Você consegue imaginar um jogo de futebol no meio da pandemia?
Clubes e federações, não só no Brasil, têm agido em um modus operandi que lembra o do atual governo federal em nosso país: testa os próprios desejos esticando a corda e aguardando respostas das instituições para tentar avançar.
Futebol volta em maio ou junho? No fundo, toda a cadeia produtiva do esporte gostaria, para os clubes ao menos retomarem as receitas de TV, os jogadores voltarem a exercer o ofício e o jornalismo esportivo ter algo mais "quente" para apurar e analisar. As autoridades mais conscientes, porém, sustentadas ou pressionadas pela Ciência e politicamente não querendo carregar em suas biografias as mortes dentro do processo, sempre recuam.
A grande questão é: você consegue imaginar um jogo de futebol no meio da pandemia?
É claro que neste cenário deve ser desconsiderado o absurdo de termos futebol em Belarus, Nicarágua e Turcomenistão. Todos sob regimes autoritários em que a primeira coisa que desaparece é a verdade. Sem fluxo de informações e imprensa livre, os governos manipulam, matam e escondem os esqueletos no armário.
No dia 15 de março, último domingo com jogos no país, ainda não havia uma morte confirmada oficialmente por Covid-19 em território nacional. Tudo ainda estava muito nebuloso, faltava informação correta e o que se sabia, de fato, é que o vírus atingia Espanha e Itália de maneira devastadora.
Hoje temos mais de cinco mil mortes confirmadas, mas muitos motivos para supor que o número deve ser bem maior, talvez cinco vezes mais, no mínimo. Por mais que haja vozes dissonantes, defendendo a retomada da vida normal, a maioria começa a sentir na carne, contraindo a doença ou perdendo parentes e amigos, que é simplesmente impossível forçar a barra.

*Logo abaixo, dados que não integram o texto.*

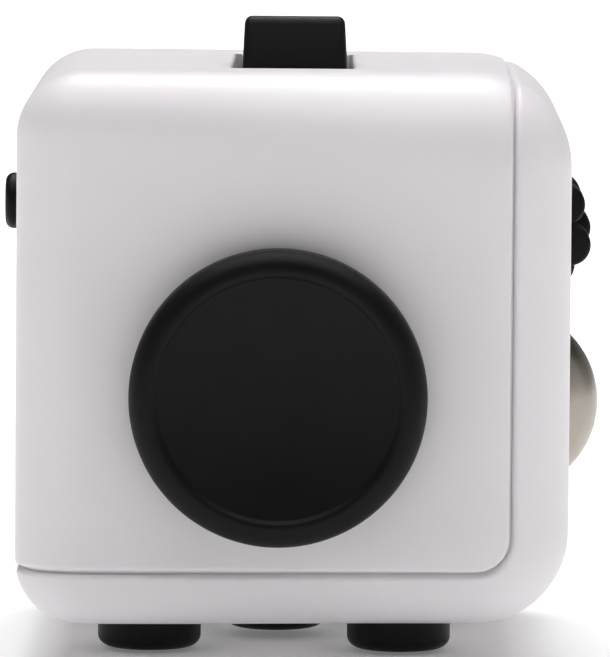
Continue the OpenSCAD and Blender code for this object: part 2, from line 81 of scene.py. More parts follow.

O futebol envolve cada vez mais gente. Diretores, membros de comissão técnica, assessores do clube e de jogadores, elenco de atletas, equipe de arbitragem – incluindo o VAR em uma sala fechada. Viajando, em hoteis, vestiários e no campo. Como testar todos periodicamente? Como ter certeza que o adversário tomou todas as preocupações?
E o contato físico? Imagine a atmosfera de um estádio vazio e todos temendo a contaminação? Talvez não pelo atleta, com suas condições físicas privilegiadas. Mas e se ele mora com o pai, avô ou alguém do grupo de risco? Aliás, o conceito de risco fica cada vez mais abrangente, com mortes de pessoas dentro de todas as faixas etárias e condições de saúde variadas.
Como o treinador vai orientar seus jogadores? Estes terão condições emocionais para se envolver totalmente com a disputa? Concentração, intensidade? Como? A dinâmica do jogo tem corpos bem próximos o tempo todo. Imagine a comemoração do gol, o clímax do futebol, sem torcida e jogadores temerosos de se cumprimentarem, ao menos.
É compreensível a preocupação com estrutura, empregos e salários. Mas pela primeira vez o "the show must go on" que vigora no futebol desde que as questões comerciais e financeiras se tornaram preponderantes não pode ser simplesmente enfiado goela abaixo.
Uma boa oportunidade de reflexão sobre os valores do esporte. Sem confundir o pragmatismo necessário para gerir o negócio por trás da paixão, com ganância e insensibilidade. Para fazer diferente na volta.
Por enquanto, fiquemos em casa. Por maior que seja a saudade de bola rolando ao vivo. É o que resta.